Energy supplier SSE Renewables has announced its second former coal-fired power station site at Ferrybridge, west Yorkshire, will house a 150MW grid-scale battery. The firm’s second device will have three times the power of its first storage venture.

The company said work on its second battery installation will begin next month at the site near Pontefract. Full commissioning is due next year.

Ferrybridge’s furnaces went cold in 2016, and much of its infrastructure was demolished last year. SSE has had to re-apply for a grid connection.

The link is confirmed for June 2024, and the project is expected to be fully operational six months later.

Pre-construction contracts have now been signed. The battery system is being developed in conjunction with technology supplier Sungrow Power and builders OCU Services.  Sungrow’s PowerTitan system will cool the installation.

Last summer SSE announced Salisbury, Wiltshire as the site for its first infrastructure supporting battery, a 50MW installation to be managed by contractors Wärtsilä.   The unit is scheduled to go live this September.

SSE says it is investing £25bn this decade  through its Net Zero Acceleration Programme to accelerate Britain’s and Ireland’s transition.  It promises 1,000 green jobs will be created each year.

Last week SSE announced it was rolling its solar and battery unit into its renewables division, speeding development of its pipeline of battery & solar projects in Britain and Ireland.  It cast the move as a springboard for expansion into continental Europe.

“Reaching a final decision for our Ferrybridge battery storage project is another exciting landmark for us”, said Richard Cave-Bigley, the unit’s director.

Yorkshire and Humberside are also home to Europe’s biggest grid-scale storage device so far.

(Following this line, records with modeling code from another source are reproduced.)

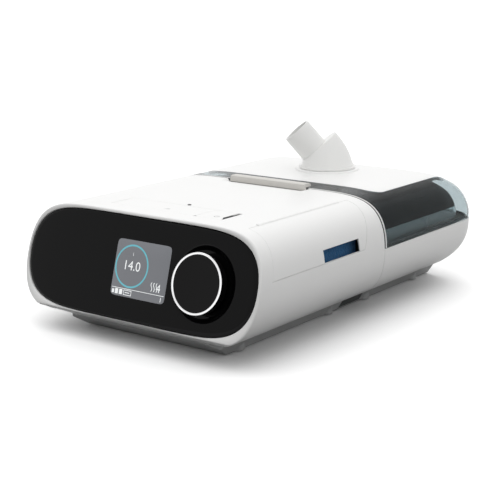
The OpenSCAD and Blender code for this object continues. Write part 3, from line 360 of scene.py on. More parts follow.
# Finishes of the CAD nodes that stay
CAD_FINISH = {
    "foot": ["rear_panel", "air_stub"],
    "duct": ["filter_bay", "air_box", "blower_case", "blower_cover", "display_module",
             "encoder_body"],
    "silicone": ["inlet_bellows", "outlet_boot", "blower_mounts", "inlet_seal", "tank_seal",
                 "port_seal", "elbow_seal", "key_mat"],
    "board": ["display_board", "key_board", "main_board"],
    "component": ["board_parts", "memory_card", "power_inlet", "light_sensor"],
    "steel": ["encoder_stem", "door_hinge_pin", "lid_hinge_pin", "latch_pin", "motor_shaft",
              "tray_screws", "humidifier_screws", "blower_motor", "tank_floor"],
    "aluminium": ["heater_plate"],
    "film": ["heater_pad"],
    "impeller": ["impeller"],
    "rubber": ["tray_feet", "humidifier_feet"],
    "filter": ["pollen_filter"],
    "fleece": ["fine_filter"],
    "tank": ["tank_tub"],
    "smoke": ["tank_lid"],
}


# Meshes


def grid_faces(rows, columns, wrap=False):
    """Quads of a grid whose vertices run along the columns first. wrap joins the last column
    to the first."""
    first = np.arange(rows - 1)[:, None] * columns
    here = np.arange(columns if wrap else columns - 1)[None, :]
    there = (here + 1) % columns
    return np.stack(
        [first + here, first + there, first + columns + there, first + columns + here], -1
    ).reshape(-1, 4)


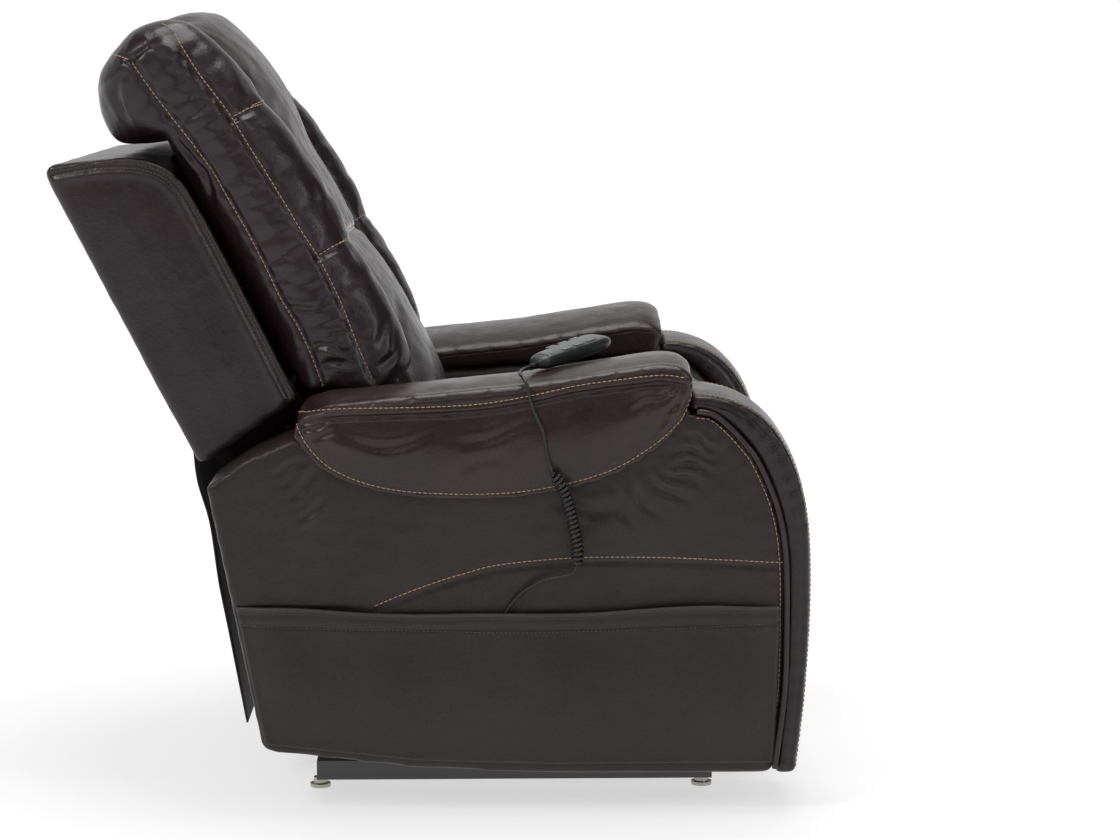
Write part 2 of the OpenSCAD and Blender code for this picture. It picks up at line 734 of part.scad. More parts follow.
// one ring of the swept tube, square to the route
function ring(p, i, r, sides) = let (
    n = len(p) - 1, t = unit(p[min(i + 1, n)] - p[max(i - 1, 0)]), s = unit(cross(t, [1, 0.2, 0.1])), w = cross(t, s)
) [for (k = [0 : sides - 1]) p[i] + r * (cos(360 * k / sides) * s + sin(360 * k / sides) * w)];
module tube(p, r, sides) {
    n = len(p);
    polyhedron(
        points = [for (i = [0 : n - 1]) each ring(p, i, r, sides)],
        faces = concat(
            [[for (k = [0 : sides - 1]) k]],
            [for (i = [0 : n - 2], k = [0 : sides - 1]) let (a = i * sides, j = (k + 1) % sides)
                [a + k, a + sides + k, a + sides + j, a + j]],
            [[for (k = [sides - 1 : -1 : 0]) (n - 1) * sides + k]]
        )
    );
}
module cord_upper() { color("#111113") tube(route(upper_route, 2), cord_r, 8); }
module cord_coil() { color("#111113") tube(route(coil_route, 2), coil_r, 12); }
module cord_lower() { color("#111113") tube(route(lower_route, 2), cord_r, 8); }

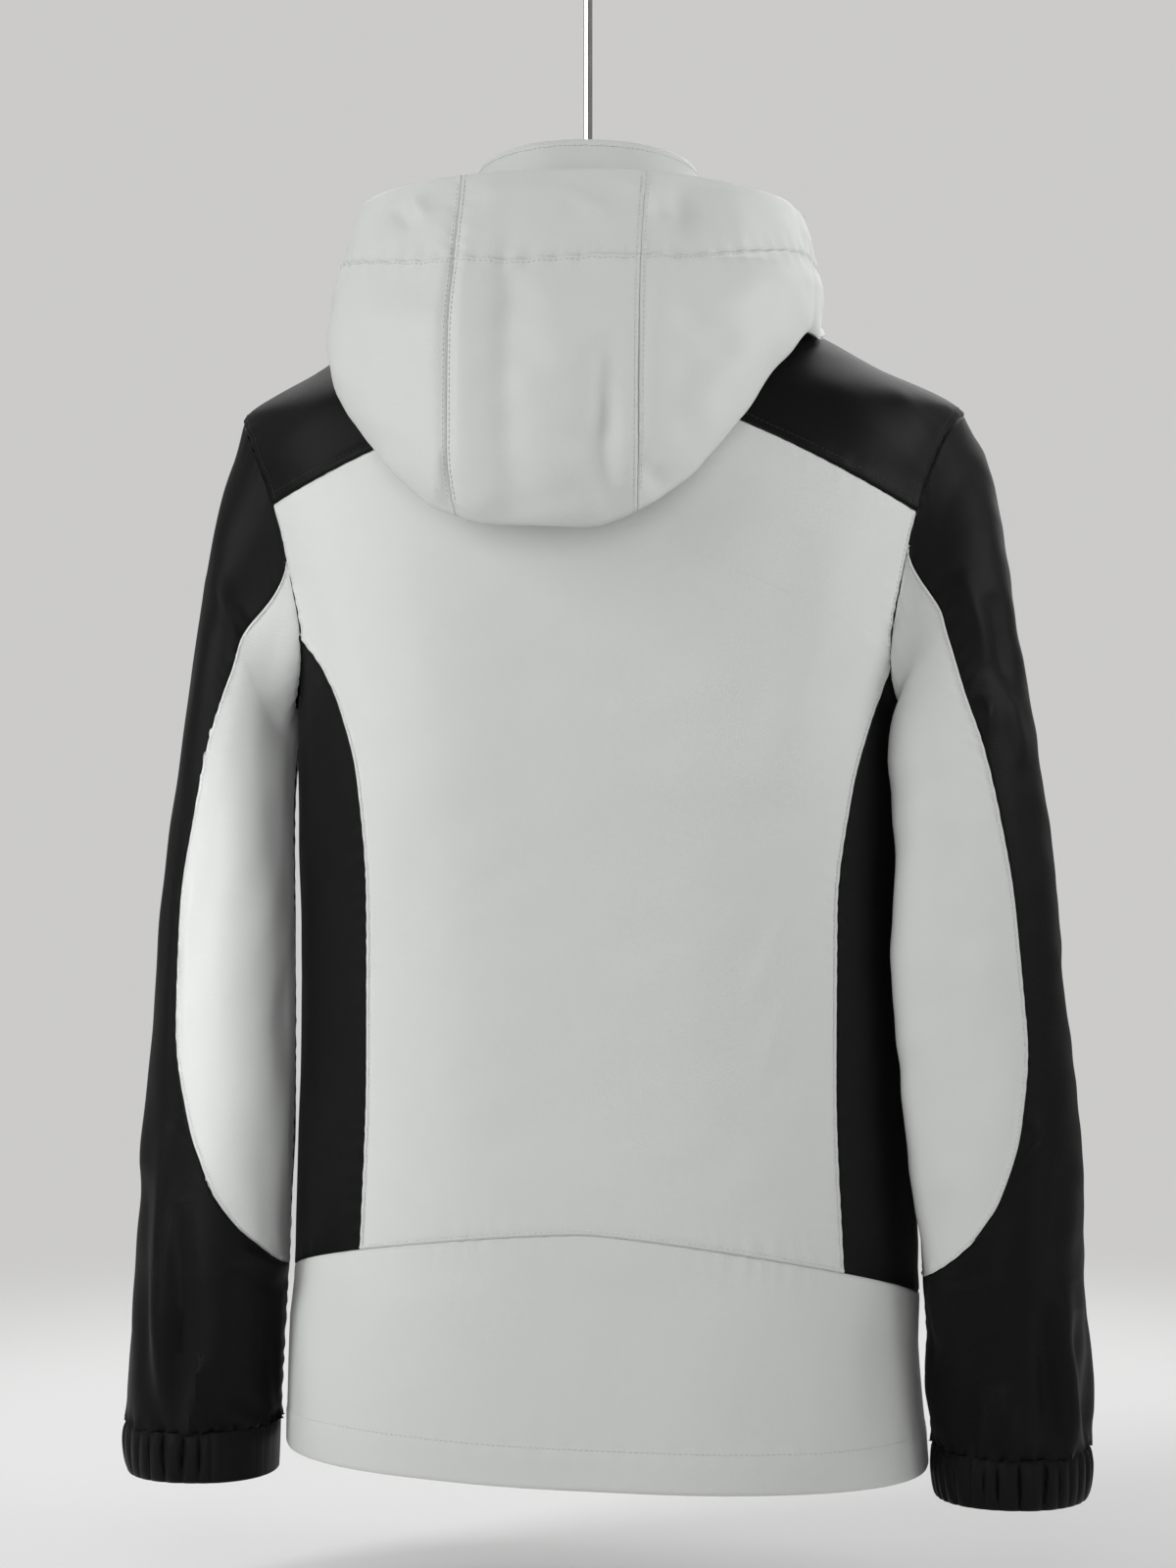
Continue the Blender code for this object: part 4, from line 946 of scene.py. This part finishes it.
def sleeve_panel(name, side, angles, rings, look, stitched):
    """One piece of a sleeve, with its drape, its creases and its sewn edges."""
    surface = sleeve_surface(side)
    levels = np.repeat(rings[:, None], angles.shape[1], axis=1)
    points, out, u, v = laid(surface, np.stack([angles, levels], axis=-1)[::-1, ::-side])
    out = side * out
    points[-1] += (points[-2] - points[-1]) * 0.25
    low_edge = " bottom" if rings[-1] < SLEEVE_RINGS[-1] else ""
    relief, near = sewn(points, "top left right" + low_edge, stitched)
    inner = ramp(near, 0.025) ** 1.5
    own = points * [side, 1, 1] - [side * SLEEVE_SHIFT, 0, 0]
    full = ramp(v - 8.0, 2.0)
    soft = 0.0010 * drape(points, 0.09, 70 + side) + 0.00045 * drape(points, 0.03, 72 + side)
    crush = 0.0011 * full * drape(points * [1, 1, 0.4], 0.024, 74 + side)
    gathered = np.sin(CUFF_GATHERS * (u + 0.05 * np.sin(3 * u))) * ramp(v - 10.55, 0.45) ** 2
    relief = relief + inner * (soft + crush) + GATHER_HEIGHT * gathered
    relief = relief + ramp(near, 0.008) * folds(own, ARM_FOLDS[side])
    points = draw_in(points + out * relief[..., None], SEAM_GAP / 2)
    if stitched:
        rows = [inset_line(points, out, edge, STITCH_INSET) for edge in stitched.split()]
        sew(name, rows, pale_thread)
    return make_cloth(name, points, near, look)


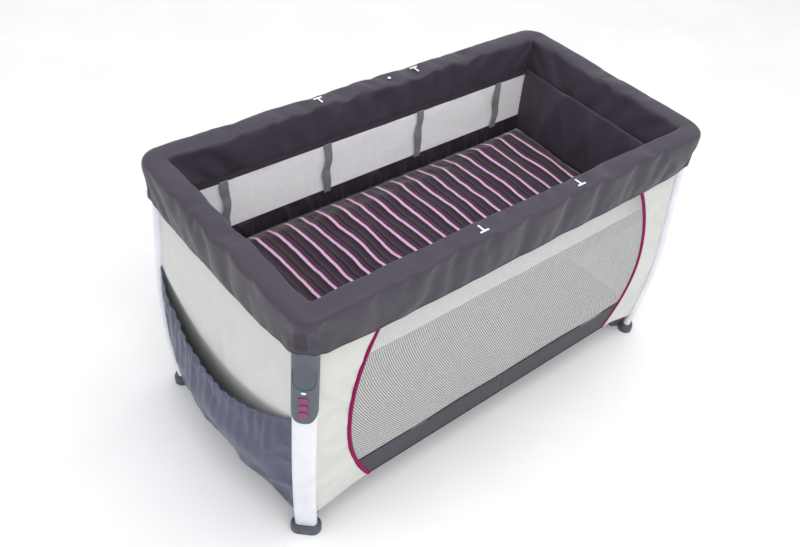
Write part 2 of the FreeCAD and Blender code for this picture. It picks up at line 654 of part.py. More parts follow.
def main():
    os.makedirs("parts", exist_ok=True)
    hub_body, hub_pins = hub()
    export("hub_body", hub_body)
    export("hub_pins", *hub_pins)
    export("pull_strap", pull_strap())
    export("floor_panel", floor_panel())

    arm, leg, bracket, leg_foot, panels = floor_arm(), leg_profile(), corner_bracket(), foot(), wall_panels()
    long_cover, short_cover = cover_halves()
    toggle = rail_toggle()
    for corner, (sign_x, sign_y) in CORNERS.items():
        long_open = OPEN_PIVOT_CLEARANCE if sign_x > 0 else PIN_CLEARANCE
        short_open = OPEN_PIVOT_CLEARANCE if sign_y > 0 else PIN_CLEARANCE
        export(f"floor_arm_{corner}", mirrored(arm, corner))
        export(f"leg_profile_{corner}", mirrored(leg, corner))
        export(f"corner_bracket_{corner}", *[mirrored(s, corner) for s in bracket])
        export(f"foot_{corner}", *[mirrored(s, corner) for s in leg_foot])
        export(f"wall_panels_{corner}", *[mirrored(s, corner) for s in panels])
        export(f"long_rail_{corner}", mirrored(long_rail(long_open), corner))
        export(f"short_rail_{corner}", mirrored(short_rail(short_open), corner))
        export(f"long_rail_cover_{corner}", mirrored(long_cover, corner))
        export(f"short_rail_cover_{corner}", mirrored(short_cover, corner))
        export(f"rail_toggle_{corner}", mirrored(toggle, corner))

    centres = {
        "front": (LONG_LATCH_PIVOT, 0, vec(0, -LEG_Y, RAIL_LEVEL)),
        "back": (LONG_LATCH_PIVOT, 0, vec(0, LEG_Y, RAIL_LEVEL)),
        "left": (SHORT_LATCH_PIVOT, 90, vec(-LEG_X, 0, RAIL_LEVEL)),
        "right": (SHORT_LATCH_PIVOT, 90, vec(LEG_X, 0, RAIL_LEVEL)),
    }
    for side, (pivot, angle, place) in centres.items():
        export(f"latch_housing_{side}", *[moved(s, angle, place) for s in latch(pivot)])
        export(f"latch_button_{side}", moved(latch_button(), angle, place))

    export("side_pocket", side_pocket())
    export("bassinet_liner", *bassinet_liner())
    export("mattress", mattress())

    housing, inserts, buttons = module()
    export("module_housing", mirrored(at_leg(housing), "front_left"))
    export("module_inserts", *[mirrored(at_leg(s), "front_left") for s in inserts])
    for name, button in buttons.items():
        export(f"module_button_{name}", mirrored(at_leg(button), "front_left"))


main()
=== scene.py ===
# The looks of the travel play yard: its padded rail cover, fabric sides, pocket, insert and mattress.
# Lengths are in metres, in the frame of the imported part: X along the long side, Y across and Z up,
# with the front at -Y and the end that has the pocket at -X.

import json
import math

import bmesh
import bpy
import numpy as np
from mathutils import Matrix, Vector, noise


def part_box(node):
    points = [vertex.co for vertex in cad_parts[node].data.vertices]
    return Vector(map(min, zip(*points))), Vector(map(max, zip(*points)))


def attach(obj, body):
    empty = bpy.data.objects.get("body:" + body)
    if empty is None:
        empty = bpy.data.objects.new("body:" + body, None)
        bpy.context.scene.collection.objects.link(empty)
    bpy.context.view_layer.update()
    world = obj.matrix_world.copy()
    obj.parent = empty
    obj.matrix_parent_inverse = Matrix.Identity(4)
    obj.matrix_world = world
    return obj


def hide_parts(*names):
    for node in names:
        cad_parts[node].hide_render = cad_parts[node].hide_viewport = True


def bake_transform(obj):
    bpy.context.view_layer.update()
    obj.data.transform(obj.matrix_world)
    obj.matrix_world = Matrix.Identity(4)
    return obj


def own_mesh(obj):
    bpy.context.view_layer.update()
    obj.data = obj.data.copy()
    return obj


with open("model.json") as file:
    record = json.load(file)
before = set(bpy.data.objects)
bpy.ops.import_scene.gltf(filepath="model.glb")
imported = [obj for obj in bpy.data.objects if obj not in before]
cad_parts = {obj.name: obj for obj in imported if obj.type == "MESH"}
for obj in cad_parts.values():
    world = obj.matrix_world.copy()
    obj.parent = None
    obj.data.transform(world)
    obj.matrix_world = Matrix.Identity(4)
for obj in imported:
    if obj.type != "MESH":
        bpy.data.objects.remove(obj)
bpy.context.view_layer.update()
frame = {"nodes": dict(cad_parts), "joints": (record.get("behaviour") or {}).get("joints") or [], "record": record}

CORNERS = {
    "front_left": (-1, -1),
    "front_right": (1, -1),
    "back_left": (-1, 1),
    "back_right": (1, 1),
}
JOINTS = {joint["name"]: joint for joint in frame["joints"]}
MOUNTS = {mount["name"]: mount for mount in frame["record"]["mounts"]}
MM = 0.001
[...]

Commissioned in November, Harmony Energy’s 196MWh Pillswood project stands next to the Creyke Beck substation in Hull.

As the epochal shift to intermittent renewables progresses, suppliers see battery expansion as irreversible.

Two weeks ago EDF announced its latest utility-strength battery solution, its sixth co-developed with Wärtsilä.  The  57MW/114 MWh installation will be built at Bramford, Suffolk, close to a solar farm planned by EDF.  Subject to planning approval, the battery and farm will go live early next year.

In 2021 Pivot Power, also part of EDF, connected Britain’s first battery direct into the high voltage grid.  It linked a 48MW/50MWh lithium-ion device into a substation at Cowley, Oxford.